* Listed records:
============================================================

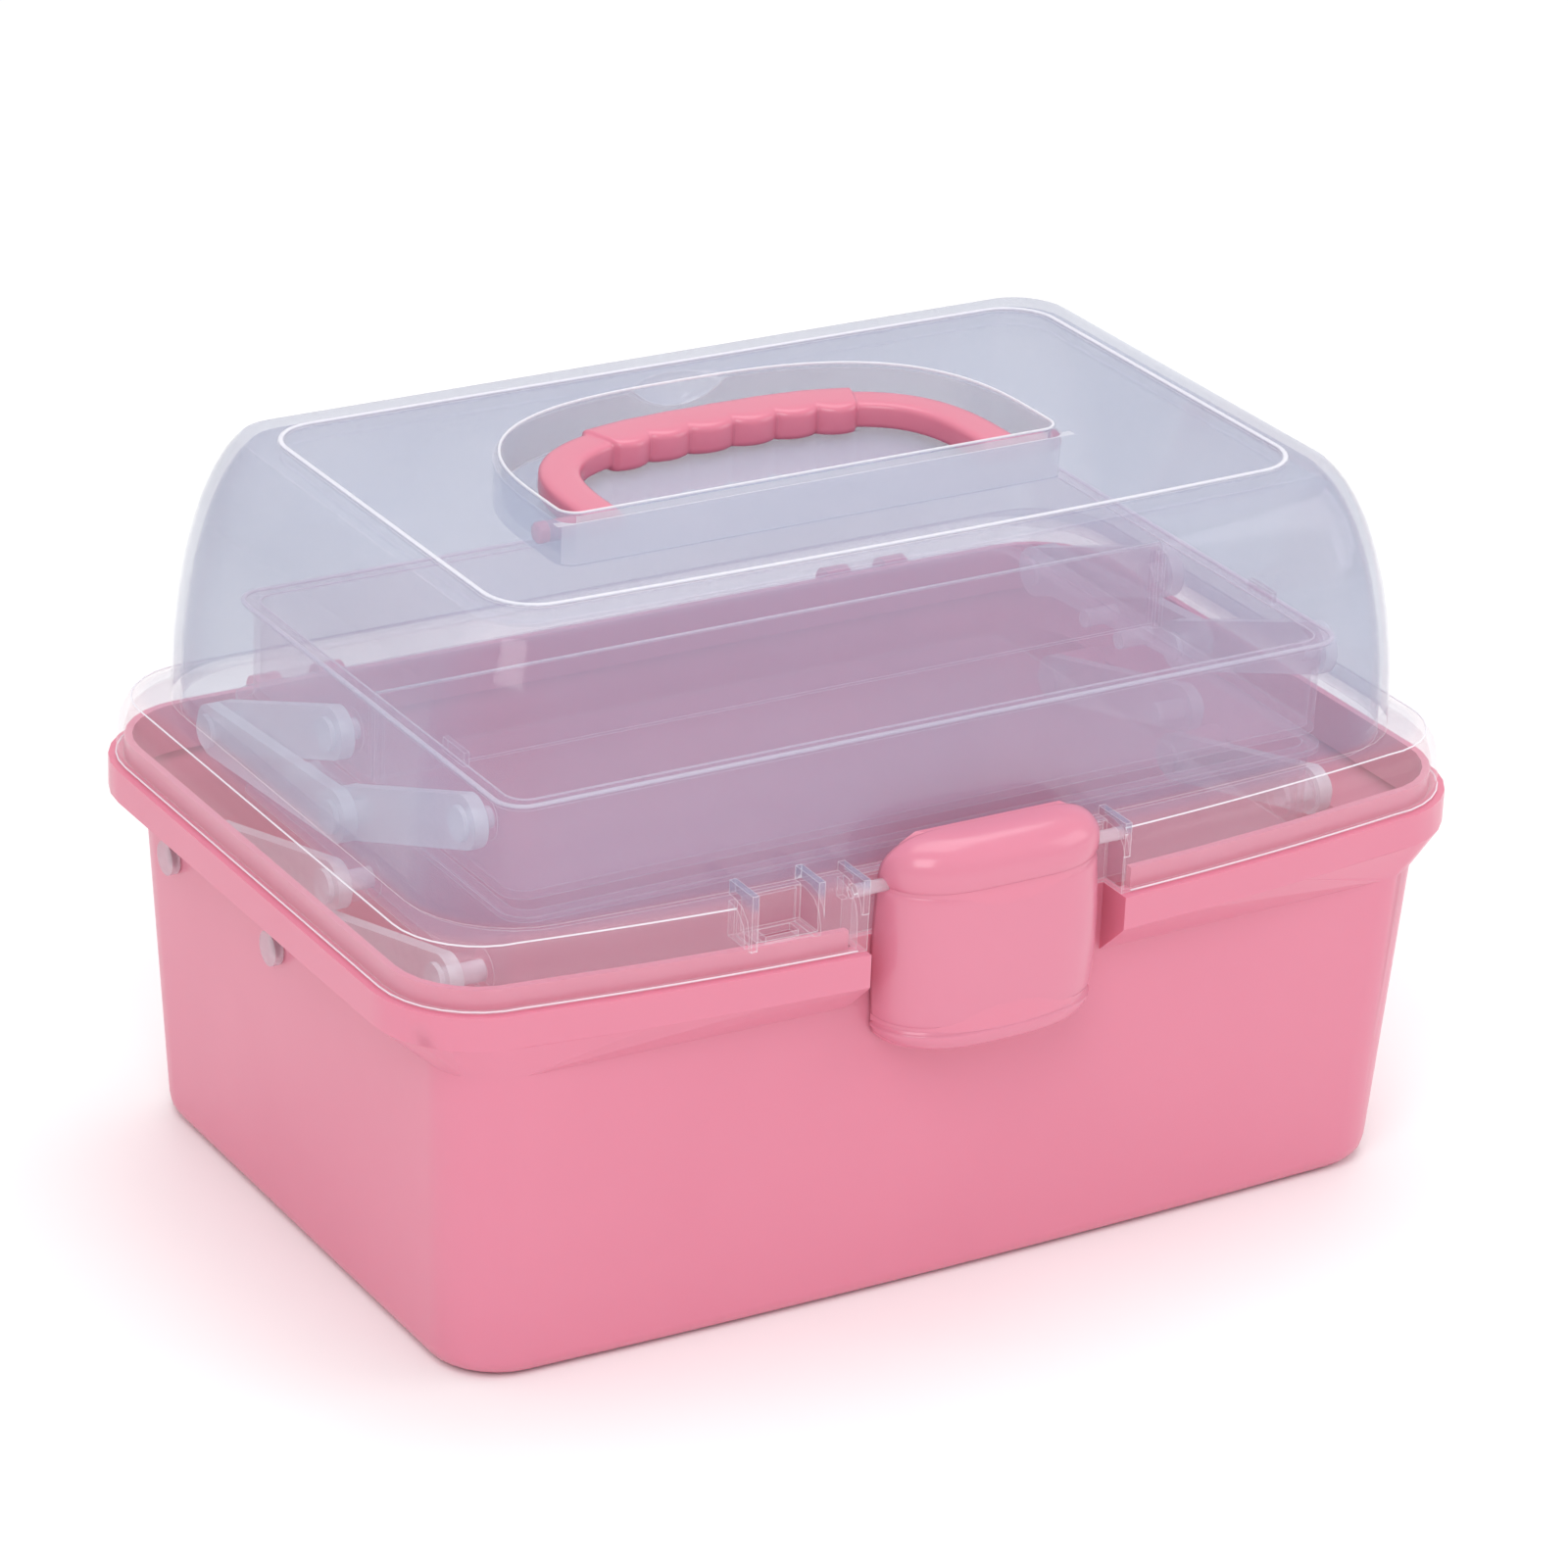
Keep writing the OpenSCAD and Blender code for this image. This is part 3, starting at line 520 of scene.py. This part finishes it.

============================================================

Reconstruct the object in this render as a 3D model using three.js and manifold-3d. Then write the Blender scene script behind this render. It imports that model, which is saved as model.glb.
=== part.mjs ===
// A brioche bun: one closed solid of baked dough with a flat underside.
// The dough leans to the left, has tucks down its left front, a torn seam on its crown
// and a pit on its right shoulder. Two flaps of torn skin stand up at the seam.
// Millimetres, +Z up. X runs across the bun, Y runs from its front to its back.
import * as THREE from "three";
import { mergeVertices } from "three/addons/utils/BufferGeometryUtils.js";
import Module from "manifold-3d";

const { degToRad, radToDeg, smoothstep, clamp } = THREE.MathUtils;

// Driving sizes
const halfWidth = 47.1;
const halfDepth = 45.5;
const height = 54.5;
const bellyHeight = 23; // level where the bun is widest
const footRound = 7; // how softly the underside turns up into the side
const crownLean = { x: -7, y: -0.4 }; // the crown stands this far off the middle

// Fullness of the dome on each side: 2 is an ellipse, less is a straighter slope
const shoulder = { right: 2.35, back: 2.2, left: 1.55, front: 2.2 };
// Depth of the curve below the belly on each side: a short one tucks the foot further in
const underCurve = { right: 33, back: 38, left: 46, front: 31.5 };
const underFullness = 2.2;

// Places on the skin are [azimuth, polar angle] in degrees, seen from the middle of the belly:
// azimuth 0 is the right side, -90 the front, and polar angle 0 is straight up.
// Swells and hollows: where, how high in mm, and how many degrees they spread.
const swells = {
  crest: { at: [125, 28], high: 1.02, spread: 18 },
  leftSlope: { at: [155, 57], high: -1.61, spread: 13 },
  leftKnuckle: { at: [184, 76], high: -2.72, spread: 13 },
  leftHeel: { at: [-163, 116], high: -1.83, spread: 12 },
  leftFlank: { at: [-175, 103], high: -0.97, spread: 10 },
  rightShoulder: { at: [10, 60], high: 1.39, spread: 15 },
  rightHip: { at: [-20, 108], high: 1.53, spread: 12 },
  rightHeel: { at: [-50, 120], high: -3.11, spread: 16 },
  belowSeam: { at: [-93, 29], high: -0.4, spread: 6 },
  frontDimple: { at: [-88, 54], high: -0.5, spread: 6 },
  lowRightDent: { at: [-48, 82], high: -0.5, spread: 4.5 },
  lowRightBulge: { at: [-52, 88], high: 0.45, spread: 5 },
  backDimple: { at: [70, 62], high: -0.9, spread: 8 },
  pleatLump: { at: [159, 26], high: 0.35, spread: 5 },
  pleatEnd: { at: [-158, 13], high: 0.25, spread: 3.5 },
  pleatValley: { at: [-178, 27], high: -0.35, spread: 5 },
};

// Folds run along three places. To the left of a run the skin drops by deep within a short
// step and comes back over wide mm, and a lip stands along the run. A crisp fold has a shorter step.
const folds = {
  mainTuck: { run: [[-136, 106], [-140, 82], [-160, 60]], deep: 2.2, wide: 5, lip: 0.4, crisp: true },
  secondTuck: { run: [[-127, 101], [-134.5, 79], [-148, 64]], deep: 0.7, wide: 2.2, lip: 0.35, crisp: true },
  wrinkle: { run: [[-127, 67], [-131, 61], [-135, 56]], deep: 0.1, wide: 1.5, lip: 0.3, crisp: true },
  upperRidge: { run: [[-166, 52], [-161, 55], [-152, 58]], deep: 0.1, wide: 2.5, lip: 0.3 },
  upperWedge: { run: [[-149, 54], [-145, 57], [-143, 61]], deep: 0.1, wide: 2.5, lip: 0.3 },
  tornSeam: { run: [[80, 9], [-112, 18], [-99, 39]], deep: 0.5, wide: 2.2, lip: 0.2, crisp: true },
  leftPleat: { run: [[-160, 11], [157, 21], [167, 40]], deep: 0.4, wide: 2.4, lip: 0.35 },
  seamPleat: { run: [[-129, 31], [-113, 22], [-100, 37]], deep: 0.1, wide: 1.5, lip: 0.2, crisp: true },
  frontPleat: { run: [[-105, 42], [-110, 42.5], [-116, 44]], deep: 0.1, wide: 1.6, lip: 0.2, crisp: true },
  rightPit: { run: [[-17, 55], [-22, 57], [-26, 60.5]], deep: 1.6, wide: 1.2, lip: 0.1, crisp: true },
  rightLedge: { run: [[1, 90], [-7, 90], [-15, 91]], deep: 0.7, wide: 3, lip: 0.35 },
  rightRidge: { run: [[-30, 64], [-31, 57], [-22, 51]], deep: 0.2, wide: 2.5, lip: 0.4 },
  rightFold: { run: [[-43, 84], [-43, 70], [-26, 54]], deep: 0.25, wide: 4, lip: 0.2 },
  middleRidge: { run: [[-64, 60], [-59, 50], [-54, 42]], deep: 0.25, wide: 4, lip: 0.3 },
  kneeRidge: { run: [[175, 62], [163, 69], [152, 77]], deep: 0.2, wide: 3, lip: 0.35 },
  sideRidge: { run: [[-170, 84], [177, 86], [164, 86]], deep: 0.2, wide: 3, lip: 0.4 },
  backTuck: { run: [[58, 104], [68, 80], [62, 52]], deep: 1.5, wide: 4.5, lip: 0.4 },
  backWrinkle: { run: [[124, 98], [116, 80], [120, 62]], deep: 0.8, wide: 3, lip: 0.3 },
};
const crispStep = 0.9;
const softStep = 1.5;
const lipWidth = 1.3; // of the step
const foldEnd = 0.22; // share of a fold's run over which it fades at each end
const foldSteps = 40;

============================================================

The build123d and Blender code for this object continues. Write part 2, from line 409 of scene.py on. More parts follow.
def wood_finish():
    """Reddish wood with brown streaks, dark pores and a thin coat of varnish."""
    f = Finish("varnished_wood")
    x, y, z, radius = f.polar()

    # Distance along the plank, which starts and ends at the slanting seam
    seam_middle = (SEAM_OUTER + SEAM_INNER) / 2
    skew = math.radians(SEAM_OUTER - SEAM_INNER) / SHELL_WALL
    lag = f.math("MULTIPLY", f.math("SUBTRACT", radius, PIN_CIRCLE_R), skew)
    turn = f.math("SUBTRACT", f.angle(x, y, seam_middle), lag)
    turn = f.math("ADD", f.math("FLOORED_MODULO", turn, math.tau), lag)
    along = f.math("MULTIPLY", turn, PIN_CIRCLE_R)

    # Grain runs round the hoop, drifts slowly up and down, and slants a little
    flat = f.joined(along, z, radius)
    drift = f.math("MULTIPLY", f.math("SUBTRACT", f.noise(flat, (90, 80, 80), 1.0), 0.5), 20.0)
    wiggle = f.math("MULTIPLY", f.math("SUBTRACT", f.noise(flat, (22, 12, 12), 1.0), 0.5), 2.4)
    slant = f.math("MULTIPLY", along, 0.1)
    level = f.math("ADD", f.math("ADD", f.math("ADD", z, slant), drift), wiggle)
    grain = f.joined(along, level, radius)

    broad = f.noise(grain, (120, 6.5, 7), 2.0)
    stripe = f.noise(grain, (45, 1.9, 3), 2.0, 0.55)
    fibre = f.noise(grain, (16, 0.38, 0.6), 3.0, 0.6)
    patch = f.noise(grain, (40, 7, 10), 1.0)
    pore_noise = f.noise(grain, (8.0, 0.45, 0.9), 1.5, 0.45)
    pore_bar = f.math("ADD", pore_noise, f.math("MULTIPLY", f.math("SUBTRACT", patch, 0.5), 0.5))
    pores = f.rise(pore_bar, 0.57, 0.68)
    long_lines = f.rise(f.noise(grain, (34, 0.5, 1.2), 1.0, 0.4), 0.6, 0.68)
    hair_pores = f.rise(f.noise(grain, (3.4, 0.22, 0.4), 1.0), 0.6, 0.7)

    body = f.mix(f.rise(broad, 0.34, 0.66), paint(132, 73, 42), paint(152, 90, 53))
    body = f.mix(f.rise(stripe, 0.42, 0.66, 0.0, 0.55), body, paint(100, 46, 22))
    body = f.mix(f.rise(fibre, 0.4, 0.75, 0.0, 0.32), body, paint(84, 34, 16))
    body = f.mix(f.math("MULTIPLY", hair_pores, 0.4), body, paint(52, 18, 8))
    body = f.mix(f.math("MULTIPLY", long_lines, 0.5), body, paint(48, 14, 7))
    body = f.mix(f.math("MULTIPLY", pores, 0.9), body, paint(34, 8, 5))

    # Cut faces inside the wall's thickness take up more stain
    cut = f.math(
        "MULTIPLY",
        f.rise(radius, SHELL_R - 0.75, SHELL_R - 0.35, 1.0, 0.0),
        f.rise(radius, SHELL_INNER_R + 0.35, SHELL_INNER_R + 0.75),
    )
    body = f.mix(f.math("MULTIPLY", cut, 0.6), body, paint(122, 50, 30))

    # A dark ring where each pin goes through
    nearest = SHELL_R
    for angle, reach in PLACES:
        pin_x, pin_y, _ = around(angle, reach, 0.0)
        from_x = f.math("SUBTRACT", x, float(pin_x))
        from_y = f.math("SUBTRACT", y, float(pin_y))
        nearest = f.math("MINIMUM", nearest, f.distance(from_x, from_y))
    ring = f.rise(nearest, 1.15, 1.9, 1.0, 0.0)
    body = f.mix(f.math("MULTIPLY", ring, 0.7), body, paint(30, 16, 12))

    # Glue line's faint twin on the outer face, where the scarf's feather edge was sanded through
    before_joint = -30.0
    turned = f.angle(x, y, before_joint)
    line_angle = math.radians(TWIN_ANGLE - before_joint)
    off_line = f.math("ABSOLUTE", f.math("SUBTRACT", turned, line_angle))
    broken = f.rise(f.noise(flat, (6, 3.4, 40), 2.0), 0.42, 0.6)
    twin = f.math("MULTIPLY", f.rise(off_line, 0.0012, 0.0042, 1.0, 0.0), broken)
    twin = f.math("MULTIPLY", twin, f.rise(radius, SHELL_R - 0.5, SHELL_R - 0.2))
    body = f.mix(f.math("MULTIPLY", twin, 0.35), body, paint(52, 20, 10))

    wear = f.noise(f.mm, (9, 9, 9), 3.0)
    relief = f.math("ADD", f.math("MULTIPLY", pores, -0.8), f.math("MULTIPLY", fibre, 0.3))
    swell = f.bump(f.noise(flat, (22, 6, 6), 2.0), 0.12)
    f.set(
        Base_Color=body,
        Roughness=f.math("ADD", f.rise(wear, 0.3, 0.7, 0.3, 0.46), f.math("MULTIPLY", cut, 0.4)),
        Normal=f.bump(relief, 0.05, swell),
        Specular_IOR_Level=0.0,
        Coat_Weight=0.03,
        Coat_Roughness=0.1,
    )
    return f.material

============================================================

Using the records given above, list every line that includes the word "Blender".

Keep writing the OpenSCAD and Blender code for this image. This is part 3, starting at line 520 of scene.py. This part finishes it.
Reconstruct the object in this render as a 3D model using three.js and manifold-3d. Then write the Blender scene script behind this render. It imports that model, which is saved as model.glb.
The build123d and Blender code for this object continues. Write part 2, from line 409 of scene.py on. More parts follow.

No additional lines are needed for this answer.